[start]
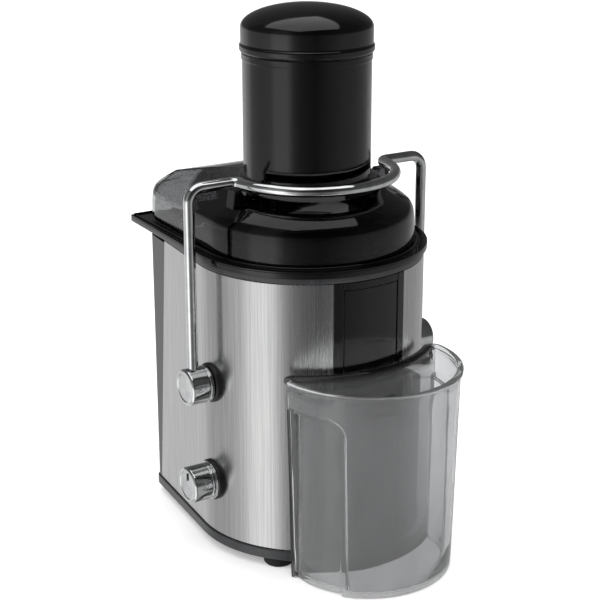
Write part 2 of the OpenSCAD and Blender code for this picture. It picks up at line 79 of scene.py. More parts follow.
def add_camera():
    camera = bpy.data.cameras.new("camera")
    camera.sensor_width = 36
    camera.lens = CAMERA_LENS
    camera.shift_x = CAMERA_SHIFT
    camera.clip_start = 0.01
    holder = bpy.data.objects.new("camera", camera)
    holder.location = (SPINDLE_X + CAMERA_REACH * sin(CAMERA_AZIMUTH),
                       -CAMERA_REACH * cos(CAMERA_AZIMUTH), CAMERA_HEIGHT)
    holder.rotation_euler = (pi / 2 - CAMERA_PITCH, 0, CAMERA_AZIMUTH)
    bpy.context.scene.collection.objects.link(holder)
    bpy.context.scene.camera = holder


add_camera()

# ---------- material helpers ----------


def colour(hex_code, alpha=1.0):
    """sRGB hex to the linear values that shaders take."""
    parts = [int(hex_code[i:i + 2], 16) / 255 for i in (1, 3, 5)]
    linear = [p / 12.92 if p <= 0.04045 else ((p + 0.055) / 1.055) ** 2.4 for p in parts]
    return (*linear, alpha)


def add(tree, kind, settings, links):
    """Adds a node. Settings go to its sockets or properties, and links join its inputs."""
    node = tree.nodes.new(kind)
    for key, value in settings.items():
        if isinstance(key, int) or key in node.inputs:
            node.inputs[key].default_value = value
        else:
            setattr(node, key, value)
    for key, source in links.items():
        tree.links.new(source, node.inputs[key])
    return node


# Half the width in millimetres over which the painted shade, a darker tone painted near the
# spindle, fades out.
PAINTED_SHADE_FADE = 2


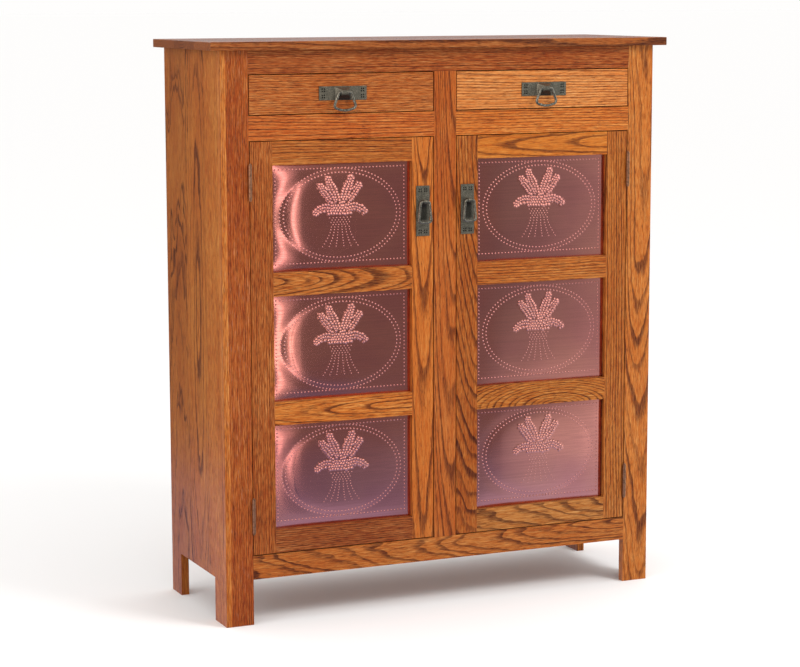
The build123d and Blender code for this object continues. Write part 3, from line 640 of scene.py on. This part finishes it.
def make_sheet(name, node_name, layout, rng, materials):
    """One punched sheet in place of a plain CAD panel."""
    flat, lifts, faces = layout
    low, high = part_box(node_name)
    middle = (low + high) / 2
    phase = Vector((rng.uniform(0, 50), rng.uniform(0, 50), 0))
    swelling = SWELLING.get(name, LEAST_SWELLING)
    front = low.y
    vertices = []
    for depth in (0.0, SHEET):
        for place, lift in zip(flat, lifts):
            soft = noise.noise(Vector((place.x / 90, place.y / 90, 0)) + phase) * 0.35
            edge = max(0.0, 1 - abs(place.x / 168) ** 8) * max(0.0, 1 - abs(place.y / 118) ** 8)
            out = swell(place.x, place.y) * swelling + soft * edge + lift
            y = front + (depth - out) * MM + 0.0001
            vertices.append((middle.x + place.x * MM, y, middle.z + place.y * MM))
    count = len(flat)
    polygons = [tuple(face) for face in faces]
    polygons += [tuple(i + count for i in reversed(face)) for face in faces]
    used = {}  # every edge as a face runs along it, in the order met
    for face in faces:
        for edge in zip(face, face[1:] + face[:1]):
            used[edge] = True
    for a, b in used:
        if (b, a) not in used:
            polygons.append((b, a, a + count, b + count))
    mesh = bpy.data.meshes.new(name)
    mesh.from_pydata(vertices, [], polygons)
    for polygon, face in zip(mesh.polygons, faces):
        polygon.material_index = int(sum(lifts[i] for i in face) > RUBBED)
    mesh.validate()
    mesh.shade_smooth()
    for material in materials:
        mesh.materials.append(material)
    piece = bpy.data.objects.new(f"{name}_punched_sheet", mesh)
    bpy.context.scene.collection.objects.link(piece)
    return piece


def make_copper():
    """The six punched sheets."""
    dark = copper_material("rose_copper", srgb(224, 138, 122), srgb(212, 126, 118))
    rubbed = copper_material("rubbed_copper", srgb(242, 166, 146), srgb(236, 154, 138))
    layout = None
    rng = random.Random(21)
    for hand, _ in HANDS:
        for level in LEVELS:
            node_name = f"{hand}_door_{level}_panel"
            low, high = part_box(node_name)
            if layout is None:
                half = ((high.x - low.x) / 2 / MM, (high.z - low.z) / 2 / MM)
                layout = sheet_layout(half)
            piece = make_sheet(f"{hand}_{level}", node_name, layout, rng, (dark, rubbed))
            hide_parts(node_name)
            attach(piece, f"{hand}_door")


# ---------------------------------------------------------------- the studio
def add_area(name, place, target, size, power):
    """A square softbox aimed at a point. The tent, not the lamp, is what gloss reflects."""
    light = bpy.data.lights.new(name, "AREA")
    light.size = size
    light.energy = power
    lamp = bpy.data.objects.new(name, light)
    lamp.location = place
    lamp.rotation_euler = (Vector(target) - Vector(place)).to_track_quat("-Z", "Y").to_euler()
    lamp.visible_camera = False
    lamp.visible_glossy = False
    bpy.context.scene.collection.objects.link(lamp)


def staged_mesh(name, vertices, faces, material):
    """A piece of the studio: not part of the object."""
    mesh = bpy.data.meshes.new(name)
    mesh.from_pydata(vertices, [], faces)
    mesh.materials.append(material)
    made = bpy.data.objects.new(name, mesh)
    bpy.context.scene.collection.objects.link(made)
    return made


def make_floor():
    """A plain pale floor that runs to the horizon."""
    material, _, shader = new_material("pale_floor")
    shader.inputs["Base Color"].default_value = (0.9, 0.9, 0.9, 1)
    shader.inputs["Roughness"].default_value = 1.0
    shader.inputs["Specular IOR Level"].default_value = 0.0
    far = 150.0
    corners = [(-far, -far, 0), (far, -far, 0), (far, far, 0), (-far, far, 0)]
    staged_mesh("floor", corners, [(0, 1, 2, 3)], material)


def only_glossy(card):
    """Hides a card from everything but reflections."""
    card.visible_camera = False
    card.visible_diffuse = False
    card.visible_shadow = False
    card.visible_transmission = False


def make_tent():
    """A dark ring of cards round the object, on a dark mat, with lit panels in it: gloss sees these."""
    material = bpy.data.materials.new("tent_cards")
    material.use_nodes = True
    material.node_tree.nodes.clear()
    g = Graph(material.node_tree)
    x, y, z = g.split(g.node("ShaderNodeNewGeometry").outputs["Position"])
    # The angle from straight in front, positive to the right.
    turn = g.math("ARCTAN2", x, g.math("MULTIPLY", y, -1.0))
    glow = TENT_DARK
    for start, end, soft, power in TENT_LIT:
        risen, fallen = g.remap(turn, start, start + soft), g.remap(turn, end - soft, end, 1.0, 0.0)
        glow = g.math("MULTIPLY_ADD", g.math("MULTIPLY", risen, fallen), power, glow)
    glow = g.math("ADD", glow, g.remap(z, 1.2, TENT_TOP, 0.0, 2.2))
    low = g.math("MULTIPLY", g.remap(z, 0.5, 0.0), g.remap(turn, 0.38, 0.60))  # near the floor
    glow = g.math("MULTIPLY_ADD", low, 0.45, glow)
    cool = g.mix(g.remap(turn, 0.40, 0.50), (1.0, 0.98, 0.96, 1), (0.88, 1.0, 1.06, 1))
    lamp = g.node("ShaderNodeEmission", {"Color": cool, "Strength": glow})
    g.node("ShaderNodeOutputMaterial", {0: lamp.outputs[0]})
    count = 96
    turns = [math.tau * i / count for i in range(count)]
    ring = [(math.sin(turn) * TENT_RADIUS, math.cos(turn) * TENT_RADIUS) for turn in turns]
    vertices = [(x, y, z) for z in (0.0, TENT_TOP) for x, y in ring]
    faces = [(i, (i + 1) % count, (i + 1) % count + count, i + count) for i in range(count)]
    only_glossy(staged_mesh("tent", vertices, faces, material))

    mat = bpy.data.materials.new("mat_card")
    mat.use_nodes = True
    mat.node_tree.nodes.clear()
    g = Graph(mat.node_tree)
    x, y, z = g.split(g.node("ShaderNodeNewGeometry").outputs["Position"])
    glow = g.math("MULTIPLY_ADD", g.remap(x, 0.3, 1.0), MAT_LIT, MAT_DARK)
    glow = g.math("ADD", glow, g.remap(y, -1.25, -0.8, 0.0, 0.34))
    cool = g.mix(g.remap(x, 0.2, 0.9), (0.85, 1.10, 1.72, 1), (0.81, 1.04, 1.27, 1))
    lamp = g.node("ShaderNodeEmission", {"Color": cool, "Strength": glow})
    g.node("ShaderNodeOutputMaterial", {0: lamp.outputs[0]})
    disc = [(x, y, 0.0005) for x, y in ring]
    only_glossy(staged_mesh("mat", disc, [tuple(reversed(range(count)))], mat))


def make_world():
    """A white sky, brighter overhead."""
    world = bpy.data.worlds.new("studio")
    world.use_nodes = True
    g = Graph(world.node_tree)
    up = g.split(g.node("ShaderNodeTexCoord").outputs["Generated"])[2]
    g.feed(world.node_tree.nodes["Background"].inputs[0], (1.0, 0.99, 0.98, 1))
    g.feed(world.node_tree.nodes["Background"].inputs[1], g.remap(up, 0.0, 1.0, SKY_LOW, SKY_HIGH))
    bpy.context.scene.world = world


def make_camera():
    """The viewpoint: to the left of the front, a little above the top."""
    camera = bpy.data.cameras.new("camera")
    camera.lens = 104.5
    camera.sensor_width = 36.0
    camera.clip_end = 400
    viewer = bpy.data.objects.new("camera", camera)
    yaw, pitch, roll = (math.radians(angle) for angle in (23.96, -8.376, 0.121))
    turn = Matrix.Rotation(-yaw, 4, "Z") @ Matrix.Rotation(math.pi / 2 + pitch, 4, "X")
    turn = turn @ Matrix.Rotation(-roll, 4, "Z")
    viewer.matrix_world = Matrix.Translation((-2.2744, -5.0438, 1.4355)) @ turn
    bpy.context.scene.collection.objects.link(viewer)
    bpy.context.scene.camera = viewer


TENT_RADIUS = 1.9
TENT_TOP = 2.6
TENT_DARK = 0.225
TENT_LIT = (  # from and to, in radians right of straight ahead, how soft the edges are, and how bright
    (-0.01, 0.065, 0.03, 3.0),
    (0.03, 0.14, 0.07, 0.60),
    (0.43, 2.00, 0.40, 0.38),
    (0.68, 0.85, 0.06, 0.30),
    (0.85, 2.00, 0.20, 0.60),
    (1.10, 2.00, 0.20, 1.50),
    (-2.00, -0.45, 0.25, 1.5),
)
MAT_DARK = 0.24
MAT_LIT = 0.42
SKY_LOW = 1.0
SKY_HIGH = 1.15


def make_studio():
    """The floor, the lights, what gloss sees, and the camera."""
    make_floor()
    make_tent()
    make_world()
    add_area("key", (1.9, -3.0, 3.6), (0.1, 0, 0.6), 1.6, 95)
    add_area("left_fill", (-4.0, -1.2, 1.7), (-0.5, 0, 0.7), 2.0, 26)
    make_camera()
    bpy.context.scene.view_settings.view_transform = "Standard"


# ---------------------------------------------------------------- put it together
dress_case()
dress_doors_and_drawers()

pewter = (srgb(93, 88, 77), srgb(136, 128, 111), 0.46, 0.0045)
rubbed = hammered_material("rubbed_bails", srgb(74, 70, 62), srgb(158, 150, 134), 0.28, 0.0035)
# The boxes given to the plates below are where shade behind each bail is painted.
plates = {
    "door": hammered_material("door_plates", *pewter, grime_and_shade=((0.057, 0.011), (0.934, 0.021))),
    "drawer": hammered_material("drawer_plates", *pewter, grime_and_shade=((0.255, 0.018), (1.200, 0.009))),
}
for hand, _ in HANDS:
    for part, material in plates.items():
        dress(f"{hand}_{part}_pull_plate", material)
        dress(f"{hand}_{part}_bail", rubbed)

bronze = plain_metal("antique_bronze", srgb(152, 106, 78), 0.4)
zinc = plain_metal("zinc_plate", srgb(190, 186, 178), 0.35)
for name in ("frame_hinge_leaves", "hinge_pins", "left_door_hinge_leaves", "right_door_hinge_leaves"):
    dress(name, bronze)
for name in NODES:
    if name.endswith(("hinge_screws", "strike_plate")) or name == "shelf_pins":
        dress(name, zinc)
dress("magnetic_catches", moulded_plastic("catch_brown", srgb(74, 50, 36)))

make_copper()
make_studio()
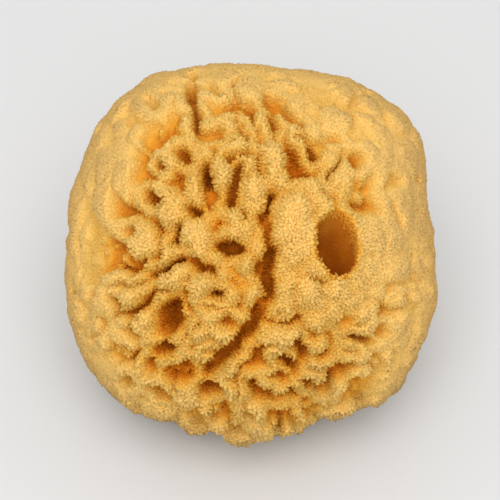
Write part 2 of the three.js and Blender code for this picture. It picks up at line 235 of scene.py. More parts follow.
@dataclass(frozen=True)
class Body:
    """The smooth body under the lobes: a rounded square, seen from the crown, round in depth."""

    crown: Crown
    half_width: float = 70
    half_length: float = 72.5
    half_depth: float = 66
    squareness: float = 2.5
    askew: tuple[float, float, float] = (0.31, 0.17, 0.94)
    short_step: float = 0.03
    guesses: int = 12
    guess_step: float = 0.6
    least_out: float = 2
    swells: tuple[Swell, ...] = (
        Swell(15, 9, -1.9),
        Swell(38, 12, 2.6),
        Swell(75, 10, -1.7),
        Swell(120, 10, 1.4),
        Swell(152, 9, -1.1),
        Swell(198, 12, 1.2),
        Swell(247, 13, -2.6),
        Swell(297, 10, -4.6),
        Swell(345, 9, 1.3),
    )

    def reach(self, directions: Array) -> Array:
        """How far the body reaches from its centre.

        Args:
            directions: Unit vectors in rows.

        Returns:
            One over the root of (|a / A|^n + |b / B|^n)^(2 / n) + (c / C)^2, where a, b and c are
            the direction's parts across, up and out, plus bell-shaped swells round the outline.
        """
        across, up, out = (directions @ axis for axis in (self.crown.across, self.crown.up, self.crown.out))
        power = self.squareness
        square = np.abs(across / self.half_width) ** power + np.abs(up / self.half_length) ** power
        radius = 1 / np.sqrt(square ** (2 / power) + (out / self.half_depth) ** 2)
        angle = np.degrees(np.arctan2(up, across))
        rim = across**2 + up**2
        for swell in self.swells:
            off = (angle - swell.angle + 180) % 360 - 180
            radius += swell.height * np.exp(-((off / swell.spread) ** 2)) * rim
        return radius

    def normals(self, directions: Array) -> Array:
        """The way out of the smooth body.

        Args:
            directions: Unit vectors in rows.

        Returns:
            The cross product of two short steps along the body, turned outwards.
        """
        side = unit(np.cross(directions, np.array(self.askew)))
        other = unit(np.cross(directions, side))
        spans = []
        for along in (side, other):
            step = self.short_step * along
            ahead, behind = unit(directions + step), unit(directions - step)
            spans.append(ahead * self.reach(ahead)[:, None] - behind * self.reach(behind)[:, None])
        normal = unit(np.cross(*spans))
        return normal * np.sign(dot(normal, directions))[:, None]

    def direction_seen(self, x: float, y: float) -> Array:
        """The direction from the centre to what the eye sees at x to the right and y up.

        Args:
            x: Millimetres to the right, in the plane through the centre.
            y: Millimetres up.

        Returns:
            A unit vector, found by steps that bring the guessed depth to the body's own.
        """
        out = self.half_depth
        direction = self.crown.out
        for _ in range(self.guesses):
            near = 1 - out / self.crown.eye_distance
            direction = unit(x * near * self.crown.across + y * near * self.crown.up + out * self.crown.out)
            depth = direction @ self.crown.out * self.reach(direction[None])[0]
            out = max(out + self.guess_step * (depth - out), self.least_out)
        return direction


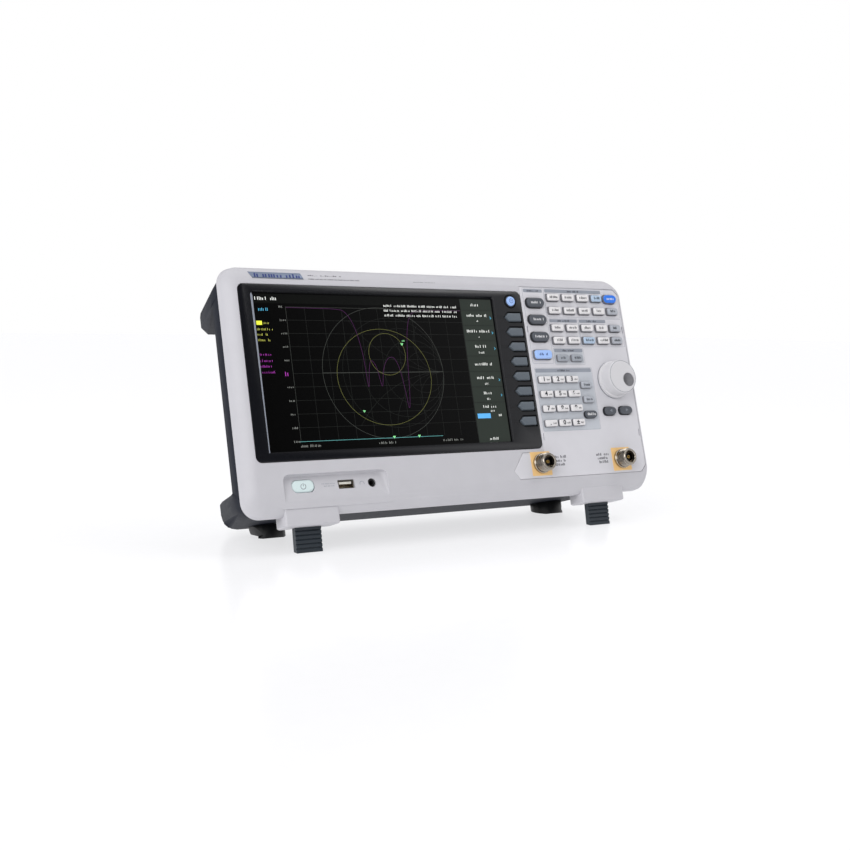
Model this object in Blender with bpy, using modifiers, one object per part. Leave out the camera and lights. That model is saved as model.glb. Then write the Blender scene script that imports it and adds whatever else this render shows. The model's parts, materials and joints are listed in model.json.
[end]
Return nothing but the lines running from the line with "Write part 2 of the three.js" through the line with "smooth body under", exactly as they appear.

Write part 2 of the three.js and Blender code for this picture. It picks up at line 235 of scene.py. More parts follow.
@dataclass(frozen=True)
class Body:
    """The smooth body under the lobes: a rounded square, seen from the crown, round in depth."""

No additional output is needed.